1 of 28
Scott G. Winterton, Deseret News
Flames nearly destroyed a play house at the home of James Patterson. Fire officials give a tour of the Quail Fire in Alpine Friday, July 6, 2012.

ALPINE — When James Patterson and his family returned home Thursday night for the first time since the fast-moving Quail Fire forced them out of their house, there was a postcard waiting in the mailbox.

Written on it was a message: "We are proud to have saved your home. Lehi 82 B Shift," followed by the date, "July 3, 5:19 p.m."

"My wife, when she left, she said she thought she'd never see (our house) again. She thought for sure it'd be burned down," Patterson said. "She didn't think our house would be spared by any means."

The Pattersons returned to their immaculate Alpine home that sits on four acres in the upper foothills of the Box Elder Cove subdivision to find the trees, grass and shrubs surrounding their property all blackened. The fire burned a netting on their basketball court and melted a small backboard and basketball. The heat from the flames also destroyed part of a wood fence and melted the siding of a playhouse in the backyard.

Everything else, however, was spared.

"It really is amazing when you see it just circled the house. We're grateful for the heroic efforts of the fire department," Patterson said Friday.

The Quail Fire in the foothills of Alpine has burned more than 2,200 acres and was 65 percent contained Friday. More than 400 personnel, eight engines and four helicopters were fighting the wildfire.

All evacuations had been lifted for the area as of Friday, although police were stationed at entrances to some streets, allowing only residents in the area. Some homes had homemade posters taped to their mailboxes, thanking the firefighters who had saved their homes.

Firefighting efforts continued Friday as crews mopped up hot spots and worked to fully contain the fire. Helicopters and hand crews could be seen dumping water in the foothills. Rain on Thursday helped with the cause and allowed evacuations to be lifted.

Patterson said his wife was home with two of their children when the fire started Tuesday. A firefighter came to their door and told them they needed to leave.

Later, Patterson and his wife, Barbie, watched from a church parking lot as smoke and fire surrounded their home.

"We couldn't see the house, it was just all in smoke," he said. "Finally, after an hour or so, the smoke lifted and we could see the house, so we were extremely grateful for that."

Barbie Patterson later saw the firefighter who had helped her and her family evacuate, and she gave him a big hug.

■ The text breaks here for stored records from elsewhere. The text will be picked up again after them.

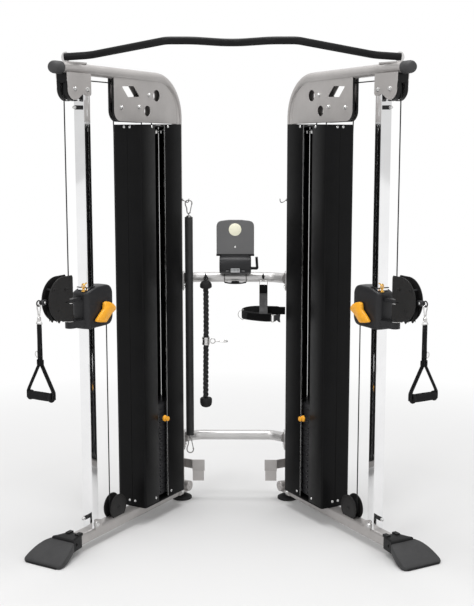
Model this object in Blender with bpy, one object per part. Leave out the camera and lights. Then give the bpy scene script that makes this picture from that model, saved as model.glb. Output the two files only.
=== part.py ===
"""Cable crossover machine: two cable towers joined by a pull-up bar and two rear tubes.

Metres, +Z up, the user stands on the -Y side. Each tower is turned TOWER_TURN about Z, so its
pieces are written in the tower's own axes (t, s, z): t points inboard, s points to the rear and
z points up, from a point on the floor under its column. The plane t = 0 is the one the cable
runs in. The right tower is the left one mirrored in X.
"""

from math import cos, pi, radians, sin, tan

import bmesh
import bpy
from mathutils import Matrix, Vector

# Whole machine
TOWER_X = 0.6584
TOWER_TURN = radians(30)
MID_DEPTH = 0.1913
GAP = 0.0003
SIDES = 12
WELD_REACH = 0.00002

# Floor level pieces
BEAM_TOP = 0.086
BEAM_LOW = 0.033
BEAM_HALF = 0.030
BEAM_FRONT = -0.155
BEAM_REAR = 0.808
UPRIGHT_S = 0.7415
FOOT_PAD_S = 0.762
FOOT_PAD_R = 0.0525

# Bent frame tube
TUBE_R = 0.0254
TUBE_WALL = 0.003
TUBE_FRONT_S = -0.110
TUBE_FRONT_Z = 2.1813
TUBE_FALL = 0.0335
TUBE_BEND_R = 0.19
GRIP_R = 0.028
GRIP_FRONT_S = -0.2325

# Column and carriage
COLUMN_S = -0.009
COLUMN_WIDE = 0.055
COLUMN_DEEP = 0.044
COLUMN_WALL = 0.0025
COLUMN_TOP = 2.1495
HOLE_PITCH = 0.10
HOLE_COUNT = 18
HOUSING_LOW = 1.032
HOUSING_TOP = 1.2175
HOUSING_FRONT = -0.062
HOUSING_REAR = 0.152
HOUSING_HALF = 0.045
LEVER_PIVOT = (HOUSING_HALF + GAP, 0.098, 1.118)

# Pulleys and the cable that runs over them
GROOVE_R = 0.0415
RIM_R = 0.048
PULLEY_HALF = 0.0095
AXLE_R = 0.006
CABLE_R = 0.0028
PIVOT_S = -0.130
FRONT_PULLEY = (PIVOT_S + GROOVE_R, 2.093)
SWIVEL_PULLEY = (PIVOT_S - GROOVE_R, 1.2285)
GUIDE_PULLEY = (-0.223, 1.142)
REAR_PULLEY = (0.482, 2.077)
REAR_BOLTS = ((0.399, 2.021), (0.261, 2.017))
BOTTOM_PULLEY = (0.1805, 0.131)
RISER_S = BOTTOM_PULLEY[0] - GROOVE_R
COVER_R = 0.062

# Swivel arm, with D-shaped cheeks
ARM_S = -0.190
ARM_Z = 1.187
ARM_R = 0.100
ARM_EDGE_S = -0.125
CHEEK_T = 0.020
EAR_LOW = (1.047, 1.078)
EAR_TOP = (1.163, 1.179)

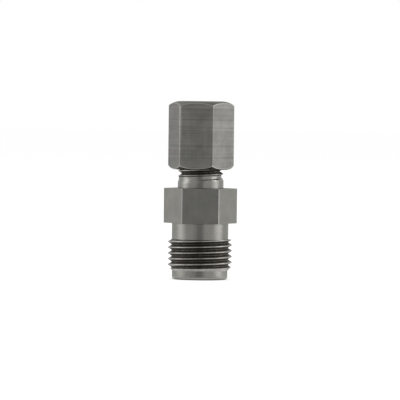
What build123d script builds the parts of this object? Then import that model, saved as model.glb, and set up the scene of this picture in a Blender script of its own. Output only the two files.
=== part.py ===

"She said, 'You saved my home.' He said, 'That's what we do,'" her husband recalled.

Just two weeks ago, Patterson watched from his home, which overlooks a large area of Utah County, as the Dump Fire in Saratoga Springs burned. With all the fires that have been burning in Utah this summer, he said his wife was nervous.

"(She said), 'I'm so worried about fires.' She's kinda had a premonition, I have to give it to her. She kept asking me about different things, and I didn't really think there was going to be a fire. She really had kind of a heads-up on that. I don't know, until it hits home it's never home. It's always your neighbor that these kind things happen to.

"Why our home was spared, I don't know. We certainly feel for those families who have lost their homes. We're nothing special compared to anyone else," Patterson said.

He said he lost a barn near the area where the fires started, but his home, which has a stone exterior, did not sustain any damage.

"I don't know how it didn't burn down, to tell you the truth. It's a miracle. We're just very grateful that our house and none of the homes burned down," he said.

Patterson is the co-owner and president of Patterson Construction. His company had hired a subcontractor to do a geo-technical study in the area prior to building more homes. Part of that included using a backhoe to do excavation work as part of the report.

Patterson said it was his understanding that that backhoe may have started the fire.

"I'm still trying to find out all the information," he said.

American Fork Canyon and Alpine Loop Road have been opened up to the Granite Flat campground and other recreation sites, including Timpanogos Cave National Monument. But the Lone Peak Wilderness, including all trails on the Pleasant Grove Ranger District and Uinta-Wasatch-Cache National Forest in Utah County, remain closed to ensure public health and safety while crews continued to mop up hot spots.